Nobody implied he meant "dead dead" so that's a straw man, just that he completely missed the mark with his observation. Everything else is a backsplanation. PG even acknowledges he may look like a fool in retrospective.

> He was talking about cultural dominance among people developing new tech [...] Everyone's using Macs

So... a cultural thing you say, not connected to performance? Correlation not causation. The investor expects to see a Mac because that's part of the impression and everyone conformed. People showed up with a Mac to ask for money much like people show up in a suit to ask for a job. The interviewer expects the suit. It has no impact on the job performance or quality. It's just the "cultural" expectation. Wall Street people aren't more profitable due to the suits, and casual attire isn't dead.

> Was it really necessary to turn this into a talking point about rich people and their sins?

Was it really necessary to come to his defense? Was PG's opinion of MS really necessary? Would you have let it slide if I was praising instead?

They implied that he meant Microsoft's financials were in trouble, when he was more saying that Microsoft had become the new IBM.

I don't think Macs are popular in tech merely due to frivolous or circular fashion. Basically no one used Windows to do 2009-2016 era web dev. Not because founders were pushing employees to use Macs so investors would see when they came to visit; Microsoft genuinely lost a lot of reputation among programmers prior to the WSL stuff due to how bad their stuff was. Am I the only one who remembers this? People complaining and giving each other a look if they had to use "Winblows" and so on? (I still see this today.)

> Was it really necessary to come to his defense? ...

I mean, no, but why does every PG essay posted on here spawn a bunch of comments about basically how rich and pretentious he is? Why does this matter? If he's wrong, why not just say why?

> genuinely lost a lot of reputation

Billionaires also genuinely lost a lot of reputation. Present discussion and times stands proof. "Billionaires are dead", to mirror PG's sentiment. Surely you agree that having an opinion on rich people's predictive powers is at least as relevant and justified as having an opinion on MS's future.

PG called MS dead by observing a cultural/fashion trend among a sliver of the IT crowd and predicted a larger shift that never happened to any meaningful degree. He missed that what he was looking at wasn't truly of interest to MS. The 90% of regular users were and they had way more inertia than what PG though the few people in his line of sight could oppose.

> how rich and pretentious he is

Rich yes. "Pretentious" is your assessment. I made no moral judgement on the man. Just counterbalancing the common narrative seen even here that rich people have a superior intellects, they see things others don't even in the dark uncertainty of the future. In reality it's mostly bias, successes are praised, failures downplayed. It tricks people into believing rich people are oracles, or that not rich means not intelligent. You don't object to the praising and you'll fight to support that bias? That looks disingenuous.

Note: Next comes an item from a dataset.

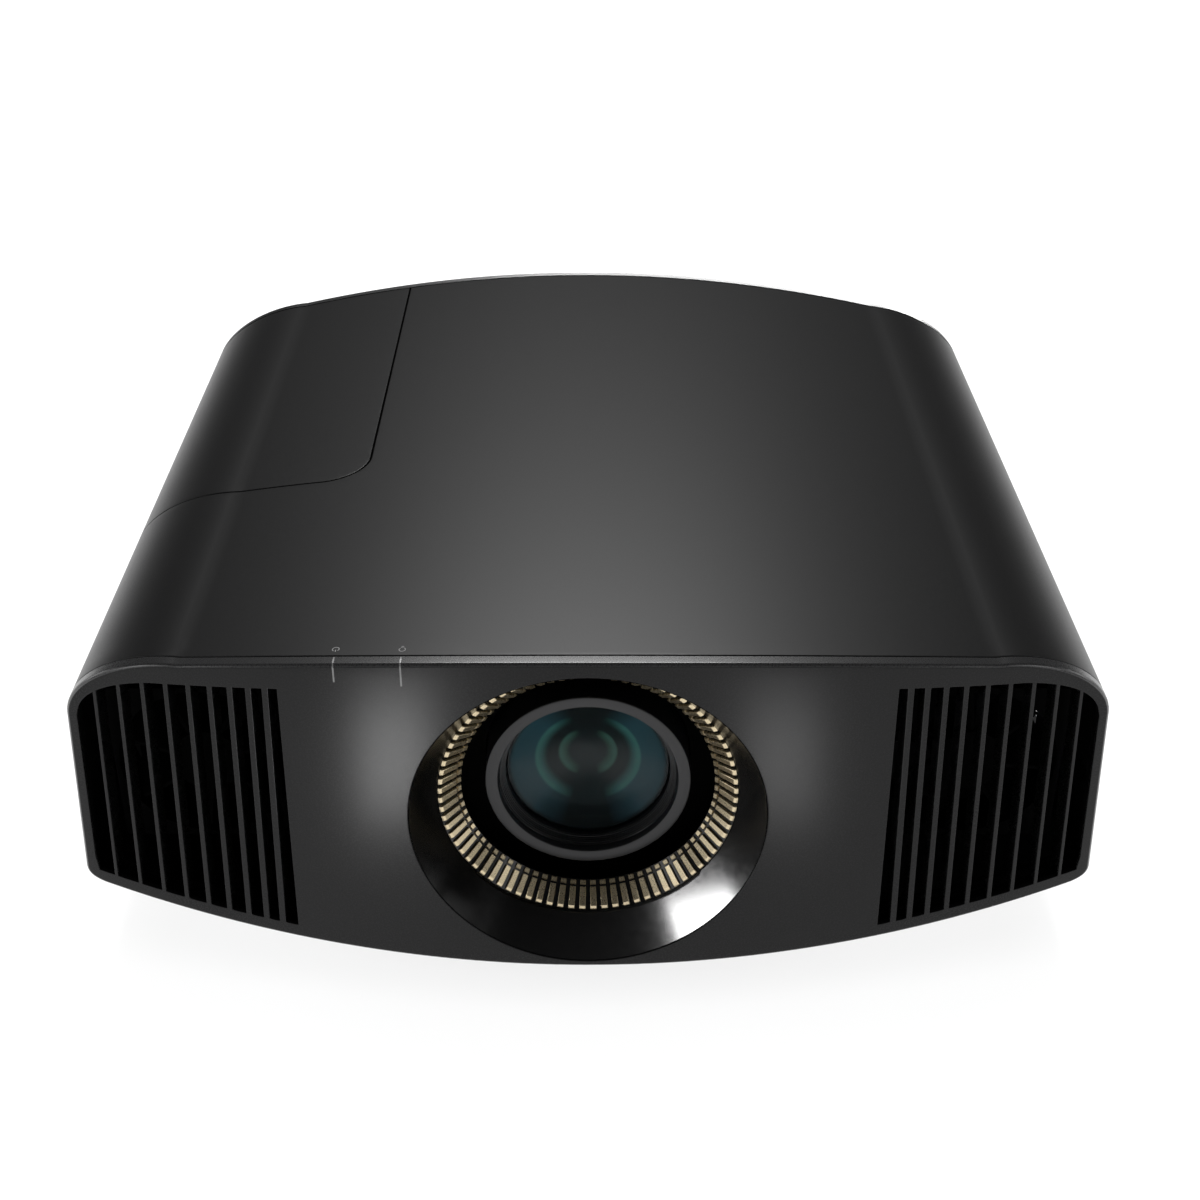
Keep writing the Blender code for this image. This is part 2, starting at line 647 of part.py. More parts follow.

> If he's wrong, why not just say why?

I did, repeatedly. You just cared more about responding than about understanding. No amount of "saying why" will change your mind because there's always some other place to shift the goal posts. "It's cultural but actually technical. It's dead but just dead for some coders. It's just a few coders but SV is all that matters. Time proved it wrong but it surprised everyone." You'll also put words in my mouth that I absolutely never suggested hoping it brings my argument low enough that you think you have a chance of fighting it. Not in a million throwaway accounts ;).